What is it? What’s getting in my way? I’m rested and ready to go, and yet… I don’t go? I feel no motivation to pick a task and start, not even an inclination towards any task at all.

So what do I feel? I close my eyes and ask again, “what am I feeling right now?” I notice a pulling sensation in my neck, like I’m trying to turn my head away. I notice a rigidity in my chest, a stiffness that is impeding my capacity to take a full breath. I notice that my hips and legs are inclined to curl up under me and take a seat. I notice a desire to take out my phone and scroll. I notice a tension in my jaw and pursed lips.

Aha! I know this feeling! I have the urge to avoid! My body is trying to get away from everything in front of me and distract myself mindlessly on the internet. It’s a funny feeling, because I’m even avoiding tasks I’ve been looking forward to all week!

Then I realize, whether or not these tasks are fun, my mind sees a long To Do list and starts to feel overwhelmed pretty quickly. I feel anxious and skeptical that I can accomplish any, if not all of them in the time I have. The stress I’m feeling makes sense; time is precious and there are several things to do. But is acting on this anxiety and urge to avoid going to be effective in meeting my goals?

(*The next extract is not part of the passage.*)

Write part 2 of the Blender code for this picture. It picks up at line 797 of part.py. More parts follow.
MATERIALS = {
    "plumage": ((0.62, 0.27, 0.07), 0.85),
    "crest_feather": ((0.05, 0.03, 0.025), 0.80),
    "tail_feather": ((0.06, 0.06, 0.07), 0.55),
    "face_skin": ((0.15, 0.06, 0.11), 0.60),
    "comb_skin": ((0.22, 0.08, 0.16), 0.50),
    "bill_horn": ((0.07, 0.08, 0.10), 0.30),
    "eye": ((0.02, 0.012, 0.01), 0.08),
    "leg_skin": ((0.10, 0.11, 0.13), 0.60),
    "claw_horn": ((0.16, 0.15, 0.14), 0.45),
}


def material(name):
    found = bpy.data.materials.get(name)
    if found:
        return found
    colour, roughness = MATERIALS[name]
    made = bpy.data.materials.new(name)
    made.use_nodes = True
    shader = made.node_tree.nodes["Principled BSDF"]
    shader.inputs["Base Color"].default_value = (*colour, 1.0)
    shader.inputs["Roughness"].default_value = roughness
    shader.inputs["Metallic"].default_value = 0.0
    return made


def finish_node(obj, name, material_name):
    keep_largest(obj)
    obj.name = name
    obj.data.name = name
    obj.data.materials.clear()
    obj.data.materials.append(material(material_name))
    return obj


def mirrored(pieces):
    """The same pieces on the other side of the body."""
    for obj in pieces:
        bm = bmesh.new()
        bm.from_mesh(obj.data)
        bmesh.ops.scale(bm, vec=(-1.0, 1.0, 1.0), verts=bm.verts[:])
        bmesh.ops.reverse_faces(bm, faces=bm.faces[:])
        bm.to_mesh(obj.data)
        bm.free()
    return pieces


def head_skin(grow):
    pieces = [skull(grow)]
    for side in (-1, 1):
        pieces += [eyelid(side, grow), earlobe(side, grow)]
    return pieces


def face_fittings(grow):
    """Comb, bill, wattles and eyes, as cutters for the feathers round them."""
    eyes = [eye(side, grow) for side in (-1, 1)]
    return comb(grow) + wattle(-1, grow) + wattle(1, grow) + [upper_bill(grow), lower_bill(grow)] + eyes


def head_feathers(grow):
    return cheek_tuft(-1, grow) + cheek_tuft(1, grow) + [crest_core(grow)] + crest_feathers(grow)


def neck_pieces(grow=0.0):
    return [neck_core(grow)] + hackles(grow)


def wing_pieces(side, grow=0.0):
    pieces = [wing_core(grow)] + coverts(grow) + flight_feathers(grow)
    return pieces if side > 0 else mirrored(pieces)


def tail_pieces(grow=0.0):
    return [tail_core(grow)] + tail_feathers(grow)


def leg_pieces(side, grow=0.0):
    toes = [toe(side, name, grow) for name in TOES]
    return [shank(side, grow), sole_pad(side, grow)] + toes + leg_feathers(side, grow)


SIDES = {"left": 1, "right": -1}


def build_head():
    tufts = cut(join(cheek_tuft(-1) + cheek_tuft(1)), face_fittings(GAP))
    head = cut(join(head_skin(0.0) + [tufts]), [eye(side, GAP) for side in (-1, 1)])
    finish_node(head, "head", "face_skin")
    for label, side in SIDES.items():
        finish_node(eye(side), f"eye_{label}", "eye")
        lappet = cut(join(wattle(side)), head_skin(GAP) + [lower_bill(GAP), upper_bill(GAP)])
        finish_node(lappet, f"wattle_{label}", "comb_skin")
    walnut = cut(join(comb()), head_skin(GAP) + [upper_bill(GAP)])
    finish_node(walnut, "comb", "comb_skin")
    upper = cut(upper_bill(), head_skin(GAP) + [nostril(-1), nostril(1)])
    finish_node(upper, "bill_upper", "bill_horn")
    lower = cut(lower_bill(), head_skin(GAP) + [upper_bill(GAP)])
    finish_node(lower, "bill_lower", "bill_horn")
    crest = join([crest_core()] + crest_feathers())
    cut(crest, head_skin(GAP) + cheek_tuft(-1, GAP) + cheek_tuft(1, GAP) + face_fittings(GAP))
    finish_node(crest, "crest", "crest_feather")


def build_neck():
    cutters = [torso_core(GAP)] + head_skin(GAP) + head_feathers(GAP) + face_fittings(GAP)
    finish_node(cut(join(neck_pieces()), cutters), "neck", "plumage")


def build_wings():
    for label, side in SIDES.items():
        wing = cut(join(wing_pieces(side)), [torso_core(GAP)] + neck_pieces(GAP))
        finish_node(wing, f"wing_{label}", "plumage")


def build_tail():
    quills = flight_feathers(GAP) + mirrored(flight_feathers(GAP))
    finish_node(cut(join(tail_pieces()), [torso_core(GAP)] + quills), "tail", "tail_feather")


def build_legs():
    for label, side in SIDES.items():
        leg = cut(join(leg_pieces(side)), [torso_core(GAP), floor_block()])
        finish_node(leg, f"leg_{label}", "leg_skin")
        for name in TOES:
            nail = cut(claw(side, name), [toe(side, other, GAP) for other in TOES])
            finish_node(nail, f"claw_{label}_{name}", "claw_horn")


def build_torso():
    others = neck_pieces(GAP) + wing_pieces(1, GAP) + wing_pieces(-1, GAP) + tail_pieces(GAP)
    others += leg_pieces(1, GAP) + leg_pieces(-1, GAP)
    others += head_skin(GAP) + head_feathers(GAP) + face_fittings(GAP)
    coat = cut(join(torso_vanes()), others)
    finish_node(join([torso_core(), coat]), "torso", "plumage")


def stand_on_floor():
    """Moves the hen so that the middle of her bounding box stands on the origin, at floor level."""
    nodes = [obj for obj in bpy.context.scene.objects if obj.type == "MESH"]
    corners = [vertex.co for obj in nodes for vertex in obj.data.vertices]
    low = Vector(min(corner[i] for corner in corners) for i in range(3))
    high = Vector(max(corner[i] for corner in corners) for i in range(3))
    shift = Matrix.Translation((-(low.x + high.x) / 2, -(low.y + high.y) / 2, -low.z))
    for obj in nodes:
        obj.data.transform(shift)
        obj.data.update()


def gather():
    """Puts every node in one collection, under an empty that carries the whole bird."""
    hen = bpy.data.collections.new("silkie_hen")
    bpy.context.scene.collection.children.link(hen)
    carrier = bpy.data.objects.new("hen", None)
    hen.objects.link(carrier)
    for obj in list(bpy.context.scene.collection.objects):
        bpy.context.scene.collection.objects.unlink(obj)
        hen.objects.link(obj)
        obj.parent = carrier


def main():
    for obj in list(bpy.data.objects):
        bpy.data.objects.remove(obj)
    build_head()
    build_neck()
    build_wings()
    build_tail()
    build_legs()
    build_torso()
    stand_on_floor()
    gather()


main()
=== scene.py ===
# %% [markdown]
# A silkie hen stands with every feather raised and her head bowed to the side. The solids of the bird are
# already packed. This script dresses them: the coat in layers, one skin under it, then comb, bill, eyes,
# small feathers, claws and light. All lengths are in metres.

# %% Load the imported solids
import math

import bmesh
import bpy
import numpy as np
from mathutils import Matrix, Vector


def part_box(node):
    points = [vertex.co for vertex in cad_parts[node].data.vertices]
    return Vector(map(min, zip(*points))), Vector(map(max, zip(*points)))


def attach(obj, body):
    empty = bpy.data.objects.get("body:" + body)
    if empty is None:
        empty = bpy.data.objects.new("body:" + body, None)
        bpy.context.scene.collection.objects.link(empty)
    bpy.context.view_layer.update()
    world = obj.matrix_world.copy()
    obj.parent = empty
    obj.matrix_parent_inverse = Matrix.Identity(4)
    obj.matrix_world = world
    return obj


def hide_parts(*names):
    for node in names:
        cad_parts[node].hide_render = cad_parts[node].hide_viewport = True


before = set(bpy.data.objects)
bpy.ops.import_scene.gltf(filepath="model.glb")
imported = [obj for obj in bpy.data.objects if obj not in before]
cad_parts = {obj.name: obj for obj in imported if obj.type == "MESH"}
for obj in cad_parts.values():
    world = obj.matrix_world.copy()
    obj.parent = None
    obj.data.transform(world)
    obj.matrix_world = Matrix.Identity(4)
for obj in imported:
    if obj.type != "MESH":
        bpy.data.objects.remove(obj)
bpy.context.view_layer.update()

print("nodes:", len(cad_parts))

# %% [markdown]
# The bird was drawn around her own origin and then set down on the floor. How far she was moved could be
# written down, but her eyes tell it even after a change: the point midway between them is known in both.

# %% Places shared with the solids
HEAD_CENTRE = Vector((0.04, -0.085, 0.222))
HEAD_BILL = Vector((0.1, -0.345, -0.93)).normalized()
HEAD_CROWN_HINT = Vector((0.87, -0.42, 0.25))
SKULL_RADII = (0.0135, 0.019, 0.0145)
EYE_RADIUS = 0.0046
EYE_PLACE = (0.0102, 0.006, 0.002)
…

Nope! In fact, by avoiding I’ll only be growing the anxiety more and more.

So what to do? “Ugh, nothing! Don’t do anything!” says the willful part of me, dedicated to avoiding these feelings at all costs.

I see that willfulness and the fear of confronting my many To Do’s, so I do an emotional 180 with the help of opposite action. Opposite action is handy when an emotion doesn’t fit the facts, or when acting on it wouldn’t be effective. Using this skill requires acting opposite all the way. That means avoiding avoiding, approaching the tasks I’m afraid of, and adopting a posture of confidence and security. So first,  I turn up the corners of my mouth in a Half Smile and my mood automatically lifts, everything feels the slightest bit lighter. I can see my urge to avoid for what it is- an urge, not an order. I laugh a little bit! It’s as if my avoidance urge is a Dementor and I just cast a Riddikulus spell on it! Now it’s powerless and I can take charge.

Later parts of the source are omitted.